About SEDUCING THE GROOM:
Stephen St. John, Viscount Banbury, is in a bind. His father has cut off his allowance, so he’s had to rein in his decadent habits and split with his beautiful, spoiled mistress whom he can no longer afford. When an American heiress comes to London and dangles her fortune in Stephen’s direction, he sees it as the answer to his prayers. He’ll wed the pretty, delectable heiress, but he won’t let her interfere with his decadent lifestyle. He’s a confirmed bachelor and determined to have a marriage of convenience.

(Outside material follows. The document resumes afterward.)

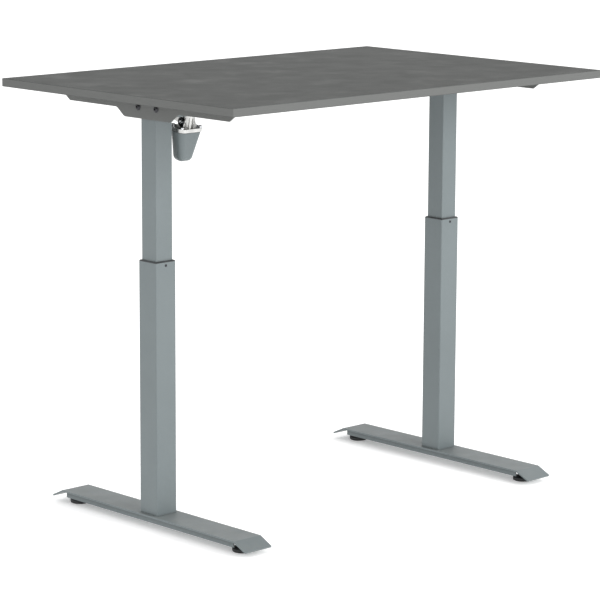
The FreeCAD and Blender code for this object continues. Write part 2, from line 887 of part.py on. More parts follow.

Ellen Foster has traveled to London for the express purpose of buying a titled husband. She’s been husband shopping for months and can’t make up her mind. All the available candidates seem tepid and boring. But when she lays eyes on handsome, dashing Stephen St. John, she knows he’s the one, and with her large fortune as bait, he’s easily snared in her web.

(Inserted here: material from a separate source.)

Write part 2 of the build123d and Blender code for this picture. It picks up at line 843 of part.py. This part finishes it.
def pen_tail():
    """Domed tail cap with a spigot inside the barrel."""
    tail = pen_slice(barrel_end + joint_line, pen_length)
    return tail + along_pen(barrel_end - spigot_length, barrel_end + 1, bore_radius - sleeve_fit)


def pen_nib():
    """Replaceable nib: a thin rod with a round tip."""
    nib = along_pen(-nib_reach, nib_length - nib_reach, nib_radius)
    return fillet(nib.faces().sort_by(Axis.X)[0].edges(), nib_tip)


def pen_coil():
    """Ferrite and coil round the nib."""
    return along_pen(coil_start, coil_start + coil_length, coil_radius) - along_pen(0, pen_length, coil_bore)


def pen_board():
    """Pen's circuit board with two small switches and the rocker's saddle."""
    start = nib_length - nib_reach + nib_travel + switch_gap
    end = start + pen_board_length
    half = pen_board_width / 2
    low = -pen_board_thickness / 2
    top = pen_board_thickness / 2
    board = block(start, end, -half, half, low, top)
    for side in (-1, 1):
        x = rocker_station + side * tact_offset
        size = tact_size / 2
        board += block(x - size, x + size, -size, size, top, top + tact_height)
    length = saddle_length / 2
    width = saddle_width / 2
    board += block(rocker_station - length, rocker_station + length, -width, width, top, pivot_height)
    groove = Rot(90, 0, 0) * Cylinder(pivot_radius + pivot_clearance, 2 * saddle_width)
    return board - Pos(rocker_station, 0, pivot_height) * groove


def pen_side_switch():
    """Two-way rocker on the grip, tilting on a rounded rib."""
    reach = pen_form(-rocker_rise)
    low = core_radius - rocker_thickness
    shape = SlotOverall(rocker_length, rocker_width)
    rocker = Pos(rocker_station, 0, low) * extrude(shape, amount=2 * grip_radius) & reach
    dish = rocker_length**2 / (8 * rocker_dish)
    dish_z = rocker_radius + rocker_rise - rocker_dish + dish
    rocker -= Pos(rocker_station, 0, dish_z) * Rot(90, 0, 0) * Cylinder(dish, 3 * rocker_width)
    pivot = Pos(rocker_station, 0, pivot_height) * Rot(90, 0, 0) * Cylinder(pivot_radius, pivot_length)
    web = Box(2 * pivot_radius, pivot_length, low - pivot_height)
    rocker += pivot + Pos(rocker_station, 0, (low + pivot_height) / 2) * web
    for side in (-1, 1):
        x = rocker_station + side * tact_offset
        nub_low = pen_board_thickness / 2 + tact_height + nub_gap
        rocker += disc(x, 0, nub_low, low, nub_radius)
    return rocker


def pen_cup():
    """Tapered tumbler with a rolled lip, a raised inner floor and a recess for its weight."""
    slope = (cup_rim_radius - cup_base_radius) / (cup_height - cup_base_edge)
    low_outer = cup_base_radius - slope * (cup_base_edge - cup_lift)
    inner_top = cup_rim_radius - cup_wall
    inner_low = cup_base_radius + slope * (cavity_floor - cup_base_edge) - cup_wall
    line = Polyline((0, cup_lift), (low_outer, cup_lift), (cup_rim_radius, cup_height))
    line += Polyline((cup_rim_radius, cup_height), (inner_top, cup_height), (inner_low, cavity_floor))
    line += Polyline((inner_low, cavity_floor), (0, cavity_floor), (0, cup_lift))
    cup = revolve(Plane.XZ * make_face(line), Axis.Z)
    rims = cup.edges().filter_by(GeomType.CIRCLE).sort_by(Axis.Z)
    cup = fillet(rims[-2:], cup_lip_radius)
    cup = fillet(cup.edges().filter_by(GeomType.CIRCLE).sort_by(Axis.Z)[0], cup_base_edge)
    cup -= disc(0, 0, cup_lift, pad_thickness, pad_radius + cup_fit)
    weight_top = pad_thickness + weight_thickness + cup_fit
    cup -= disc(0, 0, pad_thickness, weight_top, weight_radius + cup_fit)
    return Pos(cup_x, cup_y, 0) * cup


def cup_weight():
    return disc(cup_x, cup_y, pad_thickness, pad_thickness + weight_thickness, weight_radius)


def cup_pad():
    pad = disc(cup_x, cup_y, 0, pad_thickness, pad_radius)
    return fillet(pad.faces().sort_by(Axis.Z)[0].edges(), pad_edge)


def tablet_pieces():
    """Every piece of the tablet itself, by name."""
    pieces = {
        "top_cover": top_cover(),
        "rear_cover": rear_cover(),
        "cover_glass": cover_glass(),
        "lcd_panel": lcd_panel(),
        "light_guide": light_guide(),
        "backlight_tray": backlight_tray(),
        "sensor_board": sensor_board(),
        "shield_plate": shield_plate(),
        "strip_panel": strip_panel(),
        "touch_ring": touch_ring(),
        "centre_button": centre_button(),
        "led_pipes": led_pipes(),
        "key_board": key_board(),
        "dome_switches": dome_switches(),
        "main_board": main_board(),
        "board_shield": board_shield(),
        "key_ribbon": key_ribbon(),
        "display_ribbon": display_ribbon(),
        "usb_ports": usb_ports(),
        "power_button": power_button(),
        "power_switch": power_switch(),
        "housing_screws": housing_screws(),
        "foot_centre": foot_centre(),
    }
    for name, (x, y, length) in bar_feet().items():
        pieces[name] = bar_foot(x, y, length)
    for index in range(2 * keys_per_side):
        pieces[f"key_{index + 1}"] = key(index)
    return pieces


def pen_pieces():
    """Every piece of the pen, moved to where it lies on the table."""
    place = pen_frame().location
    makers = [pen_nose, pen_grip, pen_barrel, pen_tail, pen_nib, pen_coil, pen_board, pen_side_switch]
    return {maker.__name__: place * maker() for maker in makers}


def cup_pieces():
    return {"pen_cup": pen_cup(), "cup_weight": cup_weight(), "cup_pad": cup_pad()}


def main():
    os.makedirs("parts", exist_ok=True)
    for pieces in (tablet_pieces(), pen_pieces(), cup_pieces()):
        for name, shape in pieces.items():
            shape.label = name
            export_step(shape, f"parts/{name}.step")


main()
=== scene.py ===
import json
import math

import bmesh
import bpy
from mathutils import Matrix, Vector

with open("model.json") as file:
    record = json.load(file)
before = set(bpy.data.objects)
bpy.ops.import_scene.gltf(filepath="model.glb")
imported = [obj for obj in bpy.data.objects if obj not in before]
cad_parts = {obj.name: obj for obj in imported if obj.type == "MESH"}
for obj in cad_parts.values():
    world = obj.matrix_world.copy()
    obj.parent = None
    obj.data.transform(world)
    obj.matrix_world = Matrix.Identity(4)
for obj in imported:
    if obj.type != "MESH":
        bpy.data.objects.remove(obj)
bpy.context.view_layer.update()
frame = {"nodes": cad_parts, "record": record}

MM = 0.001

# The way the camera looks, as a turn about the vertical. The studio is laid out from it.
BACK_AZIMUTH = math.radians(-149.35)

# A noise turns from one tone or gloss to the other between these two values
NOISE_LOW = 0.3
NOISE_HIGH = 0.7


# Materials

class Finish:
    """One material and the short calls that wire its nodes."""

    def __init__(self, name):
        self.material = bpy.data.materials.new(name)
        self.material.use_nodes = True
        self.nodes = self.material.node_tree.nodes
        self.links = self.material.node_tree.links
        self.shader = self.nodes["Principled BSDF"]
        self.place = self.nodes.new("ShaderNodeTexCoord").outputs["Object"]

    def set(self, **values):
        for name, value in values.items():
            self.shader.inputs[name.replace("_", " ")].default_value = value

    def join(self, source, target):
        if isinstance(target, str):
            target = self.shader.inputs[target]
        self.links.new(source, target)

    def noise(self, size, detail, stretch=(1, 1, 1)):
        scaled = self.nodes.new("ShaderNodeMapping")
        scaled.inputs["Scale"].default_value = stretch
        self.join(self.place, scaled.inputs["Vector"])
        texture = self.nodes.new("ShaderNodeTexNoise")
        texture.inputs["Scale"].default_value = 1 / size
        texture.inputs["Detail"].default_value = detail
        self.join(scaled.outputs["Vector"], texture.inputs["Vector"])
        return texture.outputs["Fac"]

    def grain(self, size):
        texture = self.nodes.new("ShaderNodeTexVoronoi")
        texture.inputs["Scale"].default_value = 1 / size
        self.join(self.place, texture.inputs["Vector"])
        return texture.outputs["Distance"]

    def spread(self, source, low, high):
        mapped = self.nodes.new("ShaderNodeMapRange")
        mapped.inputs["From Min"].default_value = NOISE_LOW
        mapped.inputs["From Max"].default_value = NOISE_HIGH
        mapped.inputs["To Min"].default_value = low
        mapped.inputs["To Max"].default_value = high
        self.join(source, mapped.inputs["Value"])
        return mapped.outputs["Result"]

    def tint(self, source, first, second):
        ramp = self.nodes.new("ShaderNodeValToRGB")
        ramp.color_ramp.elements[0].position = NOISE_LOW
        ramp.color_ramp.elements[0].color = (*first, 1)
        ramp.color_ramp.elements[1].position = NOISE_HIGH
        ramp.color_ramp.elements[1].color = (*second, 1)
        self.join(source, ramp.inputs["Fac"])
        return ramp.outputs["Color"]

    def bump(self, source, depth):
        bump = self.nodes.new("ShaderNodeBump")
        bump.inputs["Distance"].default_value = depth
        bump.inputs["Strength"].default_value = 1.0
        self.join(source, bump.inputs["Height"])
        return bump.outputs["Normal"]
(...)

When he suggests a marriage of convenience, she pretends to agree. But she has no intention of living separate lives. She plans to enjoy every delightful, wicked minute that marriage to a rake can provide. With Stephen determined to avoid her, seduction seems the only choice.
Though Stephen doesn’t realize it, Ellen always gets her way, and as she turns their bedchamber into a den of erotic pleasure, poor Stephen doesn’t stand a chance…

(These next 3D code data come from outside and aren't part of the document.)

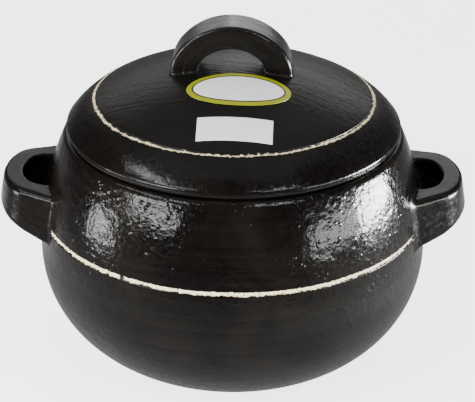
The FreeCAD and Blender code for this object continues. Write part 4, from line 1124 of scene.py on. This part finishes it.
class POT_OT_stage(bpy.types.Operator):
    """Sets the pale floor, the soft lights and the camera"""
    bl_idname = "rice_pot.stage"
    bl_label = "Floor, lights and camera"

    def execute(self, context):
        look = context.scene.rice_stage
        ground = bmesh.new()
        bmesh.ops.create_grid(ground, x_segments=1, y_segments=1, size=look.floor_half)
        mesh = bpy.data.meshes.new("studio_floor")
        ground.to_mesh(mesh)
        ground.free()
        floor = bpy.data.objects.new("studio_floor", mesh)
        context.scene.collection.objects.link(floor)
        material, tree, shader = new_material("pale_floor")
        # Painted shade in the reflections: for glossy rays the floor is painted dimmer than the camera sees
        # it, and darker still farther off.
        glossy = put(tree, "ShaderNodeLightPath").outputs["Is Glossy Ray"]
        place = put(tree, "ShaderNodeTexCoord").outputs["Object"]
        far = spread(tree, length_of(tree, place), NEAR_FLOOR, FAR_FLOOR, smooth=True)
        painted_floor_reflection = blend(tree, far, tuple(look.painted_near_floor_reflection), tuple(look.painted_far_floor_reflection))
        painted_dim_glow = blend(tree, 1.0, painted_floor_reflection, (*[GLOW_IN_GLAZE] * 3, 1.0), "MULTIPLY")
        feed(tree, shader, {
            "Roughness": 0.9, "Specular IOR Level": 0.1,
            "Base Color": blend(tree, glossy, tuple(look.floor), painted_floor_reflection),
            "Emission Color": blend(tree, glossy, tuple(look.floor), painted_dim_glow),
            "Emission Strength": look.floor_glow})
        mesh.materials.append(material)

        world = bpy.data.worlds.new("studio")
        world.use_nodes = True
        feed(world.node_tree, world.node_tree.nodes["Background"],
             {"Color": (1.0, 1.0, 1.0, 1.0), "Strength": WORLD_STRENGTH})
        context.scene.world = world

        aim = Vector((0, 0, 0.09))
        # Each panel: its name, azimuth and elevation in degrees, distance, width, height and power
        panels = (
            ("left_panel", -78, -2.3, 0.84, 0.23, 0.105, 3.6),
            ("front_left_panel", -49, 13.3, 0.84, 0.433, 0.095, 7.3),
            ("front_right_panel", 57, 4.2, 0.60, 0.28, 0.094, 3.3),
            ("right_panel", 90.6, 1.6, 1.0, 0.47, 0.18, 74),
            ("back_left_panel", -163, 28, 1.2, 0.75, 0.6, 1.8),
            ("back_right_panel", 163, 28, 1.2, 0.75, 0.6, 2.8),
            ("high_left_panel", -67, 42, 1.2, 0.52, 0.12, 5),
            ("brow_left_panel", -38, 38, 1.2, 0.40, 0.07, 4.5),
            ("brow_right_panel", 30, 38, 1.2, 0.50, 0.07, 5.5),
            ("top_panel", 0, 90, 1.3, 1.6, 1.6, 7.5),
        )
        for name, turn, rise, away, width, height, power in panels:
            turn, rise = math.radians(turn), math.radians(rise)
            way = Vector((math.sin(turn) * math.cos(rise), -math.cos(turn) * math.cos(rise),
                          math.sin(rise)))
            lamp = bpy.data.lights.new(name, "AREA")
            lamp.shape = "RECTANGLE"
            lamp.size = width
            lamp.size_y = height
            lamp.energy = power
            holder = bpy.data.objects.new(name, lamp)
            holder.location = aim + way * away
            holder.rotation_euler = (-way).to_track_quat("-Z", "Y").to_euler()
            # The camera sees no panel, and the two low ones beside the pot don't light the floor.
            holder.visible_camera = False
            holder.visible_diffuse = name not in ("left_panel", "right_panel")
            context.scene.collection.objects.link(holder)

        up = look.elevation
        forward = Vector((0, math.cos(up), -math.sin(up)))
        right = Vector((1, 0, 0))
        above = Vector((0, math.sin(up), math.cos(up)))
        across = math.cos(look.roll) * right + math.sin(look.roll) * above
        upward = -math.sin(look.roll) * right + math.cos(look.roll) * above
        eye = Vector((look.aim_across, 0, look.aim_up)) - forward * look.distance
        turned = Matrix((across, upward, -forward)).transposed().to_4x4()
        lens = bpy.data.cameras.new("camera")
        lens.lens = FOCAL_LENGTH
        lens.sensor_width = SENSOR_WIDTH
        camera = bpy.data.objects.new("camera", lens)
        camera.matrix_world = Matrix.Translation(eye) @ turned
        context.scene.collection.objects.link(camera)
        context.scene.camera = camera
        return {"FINISHED"}


class POT_PT_panel(bpy.types.Panel):
    """Lists what dresses the rice pot"""
    bl_idname = "POT_PT_panel"
    bl_label = "Rice pot"
    bl_space_type = "VIEW_3D"
    bl_region_type = "UI"
    bl_category = "Rice pot"

    def draw(self, context):
        for operator in OPERATORS:
            self.layout.operator(operator.bl_idname)


OPERATORS = (POT_OT_bowl, POT_OT_ears, POT_OT_lid, POT_OT_handle, POT_OT_labels, POT_OT_stage)
SETTINGS = {
    "rice_bowl": BowlSizes,
    "rice_ears": EarSizes,
    "rice_lid": LidSizes,
    "rice_handle": HandleSizes,
    "rice_glaze": GlazeLook,
    "rice_labels": LabelLook,
    "rice_stage": StageLook,
}


def register():
    for made in (*SETTINGS.values(), *OPERATORS, POT_PT_panel):
        bpy.utils.register_class(made)
    for name, group in SETTINGS.items():
        setattr(bpy.types.Scene, name, PointerProperty(type=group))


def unregister():
    for name in SETTINGS:
        delattr(bpy.types.Scene, name)
    for made in (POT_PT_panel, *reversed(OPERATORS), *reversed(SETTINGS.values())):
        bpy.utils.unregister_class(made)


def main():
    register()
    bpy.ops.rice_pot.bowl()
    bpy.ops.rice_pot.ears()
    bpy.ops.rice_pot.lid()
    bpy.ops.rice_pot.handle()
    bpy.ops.rice_pot.labels()
    bpy.ops.rice_pot.stage()


if __name__ == "__main__":
    main()
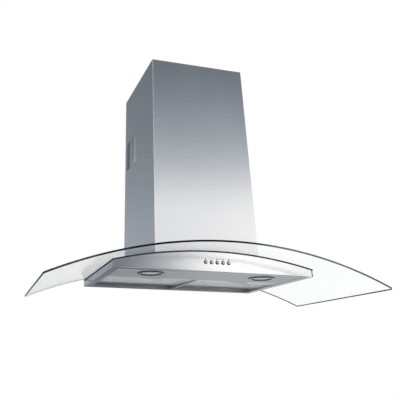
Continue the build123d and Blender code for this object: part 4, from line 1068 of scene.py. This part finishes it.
CHIMNEY_STEEL = BrushedSteel(
    "chimney_steel",
    (0.86, 0.865, 0.88),
    roughness=0.26,
    anisotropy=0.85,
    smear_turn=0.0,
    # Painted shade: the inner face behind these bounds is painted near black.
    inside=(0.1495, -0.3195),
)
INNER_STEEL = BrushedSteel(
    "inner_cover_steel",
    (0.80, 0.80, 0.81),
    roughness=0.28,
    anisotropy=0.8,
    # Painted shade: the inner face behind these bounds is painted near black.
    smear_turn=0.0,
    inside=(0.1475, -0.3175),
)
PANEL_STEEL = BrushedSteel(
    "panel_steel",
    (0.88, 0.88, 0.885),
    roughness=0.17,
    anisotropy=0.2,
    # Painted shade on the panel's faces that look down.
    under=((0.36, 0.37, 0.38), (0.42, 0.42, 0.43)),
    # Painted dark reflection on the panel's right end.
    ends=0.2722,
)
BODY_STEEL = BrushedSteel(
    "body_steel",
    (0.57, 0.61, 0.635),
    roughness=0.22,
    anisotropy=0.3,
    # Painted shade on the body's faces that look down.
    under=((0.37, 0.42, 0.46), (0.55, 0.55, 0.57)),
    wall_shade=0.95,
)
UNDER_STEEL = BrushedSteel(
    "underside_steel",
    (0.57, 0.57, 0.58),
    Grain.DEEP,
    roughness=0.42,
    anisotropy=0.2,
    front_shade=0.85,
)
BEAM_STEEL = BrushedSteel(
    "beam_steel",
    # Painted shade: darker than the other underside steel, for the dark divider between the
    # filters.
    (0.40, 0.40, 0.41),
    Grain.DEEP,
    roughness=0.42,
    anisotropy=0.2,
    wall_shade=0.6,
    wall_reach=0.1,
)
ZINC = ZincSheet("zinc_sheet")
GLASS = ClearGlass("canopy_glass")
EDGE = GroundEdge("ground_edge")
RUBBER = Rubber("seal_rubber")
BLACK_PLASTIC = MouldedPlastic("black_plastic")
WHITE_PLASTIC = MouldedPlastic("white_plastic", (0.72, 0.72, 0.70), 0.38)
BRIGHT = PolishedMetal("plated_steel", (0.74, 0.74, 0.73), 0.20)
MOTOR_PAINT = CastMetal("motor_paint", (0.085, 0.09, 0.10), 0.5, metallic=0.0, grit=700.0)
CAST = CastMetal("cast_aluminium", (0.56, 0.57, 0.58), 0.48)
FILTER_ALU = CastMetal(
    "filter_aluminium", (0.92, 0.92, 0.93), 0.34, grit=1600.0, wall_shade=True
)
FILTER_WEAVE = CastMetal(
    "filter_weave", (0.95, 0.95, 0.96), 0.38, metallic=0.45, grit=1600.0, wall_shade=True
)
FILTER_FOIL = CastMetal(
    "filter_foil", (0.92, 0.92, 0.93), 0.40, metallic=0.45, grit=1600.0, wall_shade=True
)
BUTTON_SILVER = ButtonCap("button_silver")
MARK_INK = MouldedPlastic("mark_ink", (0.035, 0.036, 0.04), 0.55)


# ---------------------------------------------------------------- meshes
def smooth_mesh(mesh: bpy.types.Mesh, angle: float = 30.0) -> None:
    """Shade a mesh smooth, except across edges sharper than the angle in degrees."""
    mesh.polygons.foreach_set("use_smooth", [True] * len(mesh.polygons))
    mesh.set_sharp_from_angle(angle=radians(angle))


def new_piece(
    name: str,
    bm: bmesh.types.BMesh,
    finishes: Sequence[Finish],
    body: str,
    angle: float = 30.0,
) -> bpy.types.Object:
    """Turn a bmesh into a dressed piece that rides on a body.

    Args:
        name: the piece's name.
        bm: the finished bmesh, which is freed.
        finishes: the finishes of its material slots, in order.
        body: the body it rides on.
        angle: edges sharper than this, in degrees, stay sharp.

    Returns:
        The new object.
    """
    mesh = bpy.data.meshes.new(name)
    bm.to_mesh(mesh)
    bm.free()
    for finish in finishes:
        mesh.materials.append(finish.material())
    smooth_mesh(mesh, angle)
    piece = bpy.data.objects.new(name, mesh)
    bpy.context.scene.collection.objects.link(piece)
    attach(piece, body)
    LOG.info("piece %s: %d faces on %s", name, len(mesh.polygons), body)
    return piece


def dress(node: str, finish: Finish) -> None:
    """Give a carried-over CAD node its finish.

    Args:
        node: the node's name.
        finish: the finish it gets.
    """
    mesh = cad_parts[node].data
    mesh.materials.clear()
    mesh.materials.append(finish.material())
    LOG.info("node %s: %s", node, finish.name)


def arc_points(
    centre: Span, radius: float, start: float, end: float, steps: int
) -> list[Span]:
    """Points along an arc in a plane.

    Args:
        centre: the arc's centre.
        radius: its radius.
        start: its first angle, in radians.
        end: its last angle.
        steps: how many runs it has.

    Returns:
        The points, both ends among them.
    """
    turns = [start + (end - start) * i / steps for i in range(steps + 1)]
    return [(centre[0] + radius * cos(t), centre[1] + radius * sin(t)) for t in turns]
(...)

“Well, good night then, Lord Banbury.”
Stephen St. John, Viscount Banbury, eventually to be Earl of Stafford if his recalcitrant, impossible father ever dropped dead, glared at the interloper who’d now been his wife for all of ten hours. The silence extended; the farewell grew awkward.
What repartee, precisely, was a man supposed to express at a time such as this? Sleep well? Pleasant dreams? See you in the morning? Or how about more aptly, What was I thinking, marrying a woman I don’t know? Have I gone mad?
Nothing seemed appropriate. Astoundingly, he blushed, his cheeks heating with an embarrassing dose of discomfort.
The wedding guests were gone, the house had been tidied by what was left of his domestic staff, and he’d been about to leave too, when he’d stumbled upon her floating down the stairs. She was scarcely dressed, clad in a diaphanous green negligee and robe that hardly covered anything that ought to be covered. Apparently, as she’d concluded that he was already off to his merrymaking, she’d believed herself to be alone in the massive, drafty domicile. Unable to sleep, she’d descended to fetch a relaxing refreshment.
Her hair was blond, the shade of ripened wheat. It was unbound and hanging down her back to brush her bottom, and he was gravely troubled by the display. She was much too forward and assured, prancing about in her nightwear before an unfamiliar man, yet she didn’t appear perturbed.
Yes, he was her husband, but nevertheless, they were strangers.
Even though he hadn’t meant to, he evaluated her graceful figure. He was only human! He couldn’t be expected to avoid looking at what was flaunted in plain sight.
She was much too shapely, and he squirmed uneasily and inspected the floor, only to be confronted by her feet.
Her toenails were painted red! The splash of bright crimson in the dull salon seemed immoderately sexy, out of place, incongruous and irreconcilable with the individual he pictured her to be.
Ordinarily, he was an urbane, sophisticated fellow, renowned and lauded for his aplomb, his polish and poise and, most particularly, for his way with the ladies. Yet with his new bride, he’d been transformed into a bungling, gauche oaf.
From the moment earlier in the day, when she’d waltzed into the parlor, promptly at eleven, he’d behaved like an ass. Throughout the abbreviated ceremony, then the afternoon of toasting and celebration, and the interminable meal that had wrapped up the festivities, he’d constantly tripped over himself, saying the wrong thing, doing the wrong thing, and generally making a fool of himself.
She likely presumed that she’d wed a moronic buffoon.
He was dawdling in the doorway, acting like a simpleton, powerless to depart, but incapable of maintaining any sort of intelligent conversation.
“Don’t let me keep you,” she obligingly said. Showing him her back, she strolled to the other side of the room, where surprisingly, she helped herself to a stout glass of brandy.
During the excessive, protracted gala, he’d covertly watched her. When his rowdy, wild friends had still been in attendance, she’d had naught to drink. While she’d ceaselessly had a beverage in her hand, he’d never seen her take so much as a sip. So why now?
He was used to consorting with a rather decadent type of lady, so he normally wouldn’t have heeded whether she’d imbibed or not. Usually, he paid no heed to what a female did or didn’t do. But it bothered him to discover that she was so nonplussed by events that she could blithely delight in a nightcap.
“Enjoy your…revelry,” she added. “I’m sure it will be most entertaining.”
From the beginning, he’d recognized that she had a husky, come-hither voice. When she talked, she always sounded as though she were on the verge of mentioning an indecent proposition. Thus, it was difficult to focus on the content of her speech, because the words kept getting lost in the sensual timbre of any utterance.
Narrowing his gaze, he studied her rounded behind, trying to deduce if she was mocking him with her flip adieu. Was she jesting? Was she serious?
She had to be joking. She had to be!
Though she’d readily and freely yielded to his ultimatum that theirs would be a marriage of convenience, how could she blandly acquiesce to his rushing out to cavort with others on their wedding night? Had she no feelings in the matter? Was she genuinely unconcerned about where he went or what he did? What woman—what wife!—could be so tolerant, so unmoved? What kind of person was she?
There was the crux of his problem. He had no idea.